After reading this article and after receiving many calls and e-mails from my fans, I thought I’d write a note in response to Mr. Kiefer’s review and comments.

It’s apparent that Mr. Kiefer wasn’t impressed with me and my band and has an issue with “cover bands” and us not being “remarkable.” As my late grandmother used to say, “There’s one true thing in life: Some people are going to love you, and some aren’t.” To those of my fans and folks who hear us perform and love/like us, I say thank you for your support and the enjoyment that you tell us over and over again that we give you when you come out to have a great evening. That means we have done our job for that night.

To those who also like my original material, who buy my CDs and who come to different venues that I play at, where I perform my original material, I say thank you to you, also.

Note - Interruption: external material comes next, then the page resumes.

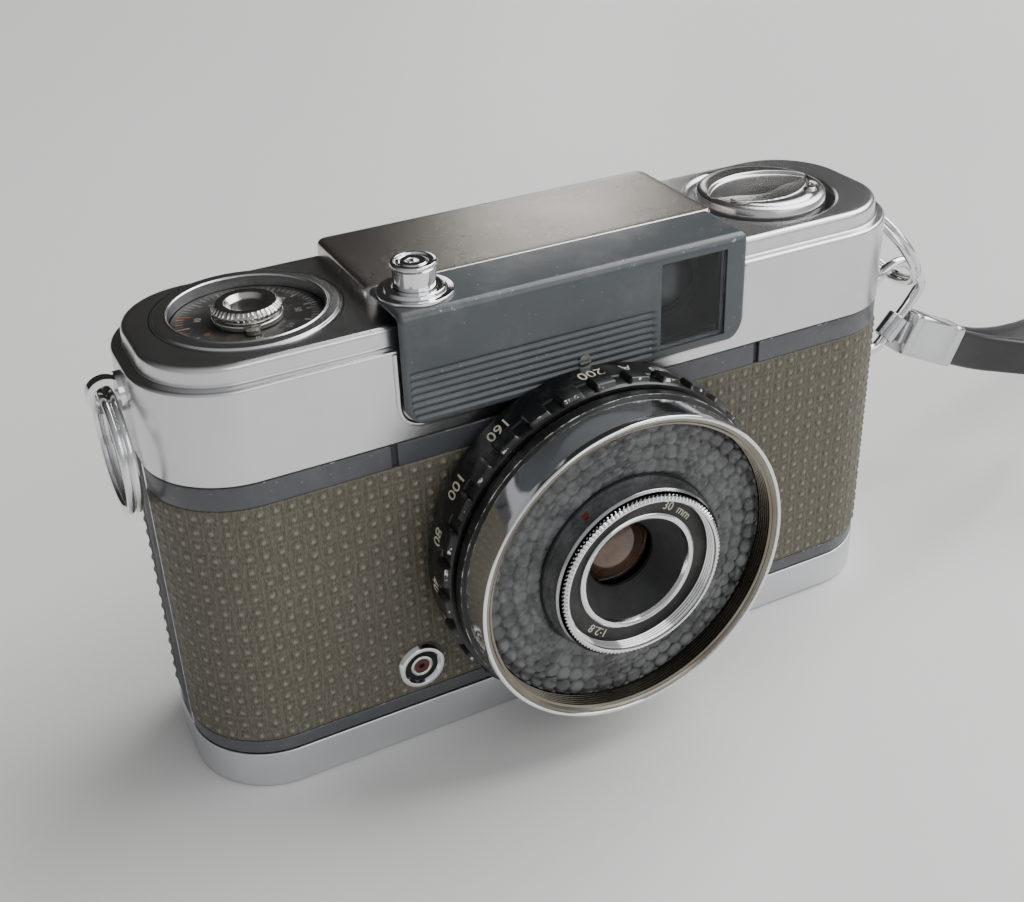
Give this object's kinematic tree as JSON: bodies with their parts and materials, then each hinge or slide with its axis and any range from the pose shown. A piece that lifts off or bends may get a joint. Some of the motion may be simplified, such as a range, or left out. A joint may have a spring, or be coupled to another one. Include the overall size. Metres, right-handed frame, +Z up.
{
  "type": "half frame camera",
  "caption": "Compact half-frame viewfinder film camera with fixed lens in a light-cell ring, slide-off back, rewind crank and short wrist strap.",
  "frame": {"origin": "centre of the tripod socket's mouth, in the middle of the flat base", "axes": "+Z up, -Y the way the lens looks, +X towards the rewind knob"},
  "size_m": [0.2505, 0.0601, 0.0726],
  "materials": {
    "satin_metal": "satin",
    "polished_metal": "polished",
    "grey_paint": "gloss",
    "leatherette": "embossed",
    "black_metal": "semi-gloss",
    "black_matte": "matte",
    "dial_black": "satin",
    "cast_frame": "cast",
    "steel": "brushed",
    "brass_socket": "plated",
    "window_glass": "clear",
    "lens_glass": "coated",
    "meter_plastic": "moulded",
    "cell": "dark",
    "insulator": "matte",
    "black_plastic": "matte",
    "strap_vinyl": "soft gloss"
  },
  "bodies": {
    "camera": {"chassis": "cast_frame", "front_shell": "grey_paint", "front_leatherette": "leatherette", "upper_trim_left": "grey_paint", "upper_trim_middle": "grey_paint", "upper_trim_right": "grey_paint", "lower_trim": "grey_paint", "top_cover": "satin_metal", "fascia": "grey_paint", "fascia_screw": "polished_metal", "viewfinder_glass": "window_glass", "viewfinder_tube": "black_matte", "viewfinder_eyepiece": "black_plastic", "counter_dial": "dial_black", "button_collar": "polished_metal", "film_gate": "steel", "lens_flange": "black_metal", "lens_barrel": "black_matte", "lens_collar": "black_metal", "front_bezel": "polished_metal", "meter_window": "meter_plastic", "selenium_cell": "cell", "inner_collar": "satin_metal", "rear_element": "lens_glass", "shutter_housing": "black_matte", "sync_ring": "polished_metal", "sync_insulator": "insulator", "lug_left": "polished_metal", "lug_right": "polished_metal"},
    "back": {"back_cover": "satin_metal", "back_leatherette": "leatherette", "tripod_socket": "brass_socket", "pressure_spring": "steel"},
    "plate": {"pressure_plate": "black_metal"},
    "key": {"lock_key": "satin_metal", "lock_plate": "steel"},
    "release": {"rewind_release": "polished_metal"},
    "exposure": {"exposure_ring": "black_metal"},
    "focus": {"focus_ring": "polished_metal", "name_ring": "dial_black", "lens_cone": "black_matte", "front_element": "lens_glass"},
    "blade_left": {"shutter_blade_left": "steel"},
    "blade_right": {"shutter_blade_right": "steel"},
    "button": {"shutter_button": "polished_metal"},
    "counter": {"counter_setter": "polished_metal"},
    "rewind_stem": {"rewind_shaft": "steel"},
    "rewind_head": {"rewind_knob": "satin_metal", "rewind_fork": "steel", "crank_pin": "steel"},
    "crank": {"rewind_crank": "satin_metal"},
    "wheel": {"advance_wheel": "satin_metal"},
    "sprocket": {"film_sprocket": "satin_metal"},
    "spool": {"take_up_spool": "black_plastic"},
    "left_ring": {"split_ring_left": "polished_metal"},
    "right_ring": {"split_ring_right": "polished_metal"},
    "link": {"strap_ring": "polished_metal"},
    "strap": {"strap_clamp": "polished_metal", "wrist_strap": "strap_vinyl"}
  },
  "joints": [
    {"name": "back_removal", "type": "slide", "parent": "camera", "child": "back", "axis": [0, 0, -1], "range_m": [0, 0.055]},
    {"name": "plate_press", "type": "slide", "parent": "back", "child": "plate", "axis": [0, 1, 0], "range_m": [0, 0.0008], "stiffness_N_per_m": 300, "springref_m": -0.001},
    {"name": "key_turn", "type": "hinge", "parent": "back", "child": "key", "pos_m": [-0.04, 0, 0.0005], "axis": [0, 0, 1], "range_deg": [0, 180]},
    {"name": "release_press", "type": "slide", "parent": "back", "child": "release", "axis": [0, 0, 1], "range_m": [0, 0.0009], "stiffness_N_per_m": 200, "springref_m": -0.001},
    {"name": "exposure_turn", "type": "hinge", "parent": "camera", "child": "exposure", "pos_m": [-0.0012, -0.02, 0.0306], "axis": [0, -1, 0], "range_deg": [-60, 60]},
    {"name": "focus_turn", "type": "hinge", "parent": "camera", "child": "focus", "pos_m": [-0.0012, -0.03, 0.0306], "axis": [0, -1, 0], "range_deg": [-45, 45]},
    {"name": "blade_left_swing", "type": "hinge", "parent": "camera", "child": "blade_left", "pos_m": [-0.0098, -0.019, 0.0346], "axis": [0, 1, 0], "range_deg": [0, 33]},
    {"name": "blade_right_swing", "type": "hinge", "parent": "camera", "child": "blade_right", "pos_m": [0.0074, -0.0198, 0.0346], "axis": [0, -1, 0], "range_deg": [0, 33]},
    {"name": "button_press", "type": "slide", "parent": "camera", "child": "button", "axis": [0, 0, -1], "range_m": [0, 0.0014], "stiffness_N_per_m": 300, "springref_m": -0.001},
    {"name": "counter_turn", "type": "hinge", "parent": "camera", "child": "counter", "pos_m": [-0.0403, 0.001, 0.065], "axis": [0, 0, 1], "continuous": true},
    {"name": "rewind_lift", "type": "slide", "parent": "camera", "child": "rewind_stem", "axis": [0, 0, 1], "range_m": [0, 0.005]},
    {"name": "rewind_turn", "type": "hinge", "parent": "rewind_stem", "child": "rewind_head", "pos_m": [0.0395, 0.0002, 0.06], "axis": [0, 0, 1], "continuous": true},
    {"name": "crank_fold", "type": "hinge", "parent": "rewind_head", "child": "crank", "pos_m": [0.03336, -0.00336, 0.0662], "axis": [0, -1, 0], "range_deg": [0, 50]},
    {"name": "wheel_turn", "type": "hinge", "parent": "camera", "child": "wheel", "pos_m": [-0.036, 0.0034, 0.054], "axis": [0, 0, 1], "continuous": true},
    {"name": "sprocket_turn", "type": "hinge", "parent": "camera", "child": "sprocket", "pos_m": [-0.0235, 0.0016, 0.027], "axis": [0, 0, 1], "continuous": true},
    {"name": "spool_turn", "type": "hinge", "parent": "camera", "child": "spool", "pos_m": [-0.042, 0.001, 0.027], "axis": [0, 0, 1], "continuous": true},
    {"name": "left_ring_swing", "type": "hinge", "parent": "camera", "child": "left_ring", "pos_m": [-0.0597, 0, 0.0592], "axis": [0, 1, 0], "range_deg": [0, 150]},
    {"name": "right_ring_swing", "type": "hinge", "parent": "camera", "child": "right_ring", "pos_m": [0.0597, 0, 0.0592], "axis": [0, -1, 0], "range_deg": [0, 60]},
    {"name": "link_swing", "type": "hinge", "parent": "right_ring", "child": "link", "pos_m": [0.06818, 0, 0.04563], "axis": [0, -1, 0], "range_deg": [0, 35]},
    {"name": "strap_swivel", "type": "hinge", "parent": "link", "child": "strap", "pos_m": [0.0686, 0, 0.0361], "axis": [0.6872, 0, 0.7265], "range_deg": [-20, 20]}
  ],
  "couplings": [
    {"joint": "blade_right_swing", "follows": "blade_left_swing", "ratio": 1},
    {"joint": "sprocket_turn", "follows": "wheel_turn", "ratio": -1.5},
    {"joint": "spool_turn", "follows": "wheel_turn", "ratio": -1.2},
    {"joint": "counter_turn", "follows": "wheel_turn", "ratio": 0.05}
  ]
}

For me, music is about connecting with the people, and I do that in numerous ways, musically. To Mr. Kiefer—who doesn’t particularly like me, my band or cover bands in general, and finds us unremarkable—I say stay home; don’t come out to see or hear us, or go hear a band that you find “remarkable.” Why waste your time and evening on something you don’t like?

I do also want to note that there are some excellent “cover” bands that play around town—and who also happen to be excellent songwriters. For example, Roni and the Flight will be playing at Yager’s in Folsom on Friday, March 4. This is one of the best bands in Northern California, and they do not get enough recognition. Check them out.

Melonnee Desiree


Re “Eastern star” (SN&R Theater, January 27):

In last week’s review of Tibet Through the Red Box, actress Wanda Shiotsuka’s first name was incorrectly printed as Wendy. It has been corrected online.